Nun fand auch diese Familienfeier irgendwann ein Ende, und auch wenn ich hier so lange und langatmig geschrieben habe und dabei so manches Mal gedanklich ausschweifend wurde (ich denke mal, hin und wieder muss es doch mal sein, auch wenn es hauptsächlich Selbstzweck ist und sich für Außenstehende vielleicht langweilig liest - dafür schreibe ich ja hier auch noch anderes), so ist die Zeit doch relativ schnell vergangen. Es waren nicht länger als drei Stunden, die ich alles in allem sehr genossen habe, ebenso wie die vorüberziehende Eifellandschaft auf der Fahrt.

Meine Stimmung war im Groben von einem typischen, gemächlichen Sonntagsfeeling geprägt, in dem ich neue Kraft wofür auch immer getankt habe.

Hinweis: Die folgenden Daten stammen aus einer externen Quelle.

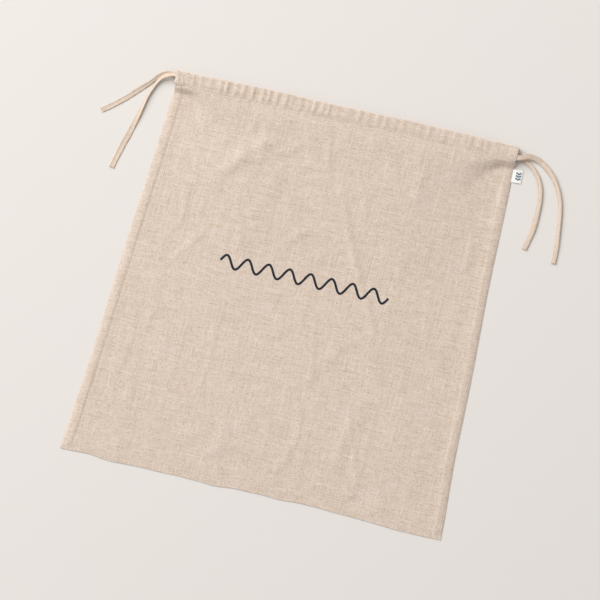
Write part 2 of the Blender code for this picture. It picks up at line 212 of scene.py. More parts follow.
class Surface:
    """A node material on one Principled shader. Its patterns are in metres along the cloth's threads."""

    def __init__(self, name, colour, roughness, sheen=0.0, specular=0.25):
        self.material = bpy.data.materials.new(name)
        self.material.use_nodes = True
        self.tree = self.material.node_tree
        self.shader = self.tree.nodes["Principled BSDF"]
        self.fill(self.shader, {"Roughness": roughness, "Specular IOR Level": specular})
        self.fill(self.shader, {"Sheen Weight": sheen, "Sheen Roughness": 0.5})
        self.place = self.node("ShaderNodeUVMap").outputs[0]
        start = self.node("ShaderNodeRGB")
        start.outputs[0].default_value = (*colour, 1)
        self.colour = start.outputs[0]
        self.height = None

    def fill(self, node, values):
        for socket, value in values.items():
            node.inputs[socket].default_value = value

    def node(self, kind, values=None, **settings):
        """A new node with these values on its sockets."""
        node = self.tree.nodes.new(kind)
        for key, value in settings.items():
            setattr(node, key, value)
        self.fill(node, values or {})
        return node

    def link(self, value, socket):
        if isinstance(value, (int, float)):
            socket.default_value = value
        else:
            self.tree.links.new(value, socket)

    def maths(self, operation, first, second=0.0):
        node = self.node("ShaderNodeMath", operation=operation)
        self.link(first, node.inputs[0])
        self.link(second, node.inputs[1])
        return node.outputs[0]

    def scaled(self, size, turn=0.0):
        """Coordinates with one unit to each of these sizes in metres."""
        values = {"Scale": (*size, 1), "Rotation": (0, 0, turn)}
        mapping = self.node("ShaderNodeMapping", values, vector_type="TEXTURE")
        self.link(self.place, mapping.inputs["Vector"])
        return mapping.outputs[0]

    def noise(self, size, detail=2.0, offset=0.0):
        """Noise between 0 and 1 with lumps of this size along and across."""
        values = {"Scale": 1.0, "Detail": detail, "W": offset}
        texture = self.node("ShaderNodeTexNoise", values, noise_dimensions="4D")
        self.link(self.scaled(size), texture.inputs["Vector"])
        return texture.outputs["Fac"]

    def band(self, value, low, high, strength=1.0):
        """0 below low, rising to strength at high."""
        values = {"From Min": low, "From Max": high, "To Max": strength}
        node = self.node("ShaderNodeMapRange", values, interpolation_type="SMOOTHSTEP")
        self.link(value, node.inputs["Value"])
        return node.outputs["Result"]

    def tint(self, factor, colour):
        """Lays a colour over what is there, where the factor says."""
        mix = self.node("ShaderNodeMix", data_type="RGBA", blend_type="MIX")
        self.link(factor, mix.inputs["Factor"])
        self.link(self.colour, mix.inputs[6])
        mix.inputs[7].default_value = (*colour, 1)
        self.colour = mix.outputs[2]

    def raise_by(self, value, height):
        """Adds a pattern of this height in metres to the surface's relief."""
        scaled = self.maths("MULTIPLY", value, height)
        self.height = scaled if self.height is None else self.maths("ADD", self.height, scaled)

    def finish(self):
        self.link(self.colour, self.shader.inputs["Base Color"])
        if self.height is not None:
            bump = self.node("ShaderNodeBump", {"Strength": 1.0, "Distance": 1.0})
            self.link(self.height, bump.inputs["Height"])
            self.link(bump.outputs["Normal"], self.shader.inputs["Normal"])
        return self.material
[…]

Und das, obwohl der Morgen nicht so kraftvoll, sondern vielmehr mit einem Kreislaufkollaps, begonnen hatte. Tja, solche Ausmaße nimmt die Hitze also schon an... Ich möchte aber betonen, dass das bei mir nur allenfalls wenige Male im Jahr vorkommt. Damit Ihr Euch mal keine Sorgen macht. ;)

Euch allen einen erfolgreichen, aber nicht zu schwer bepackten, Wochenstart!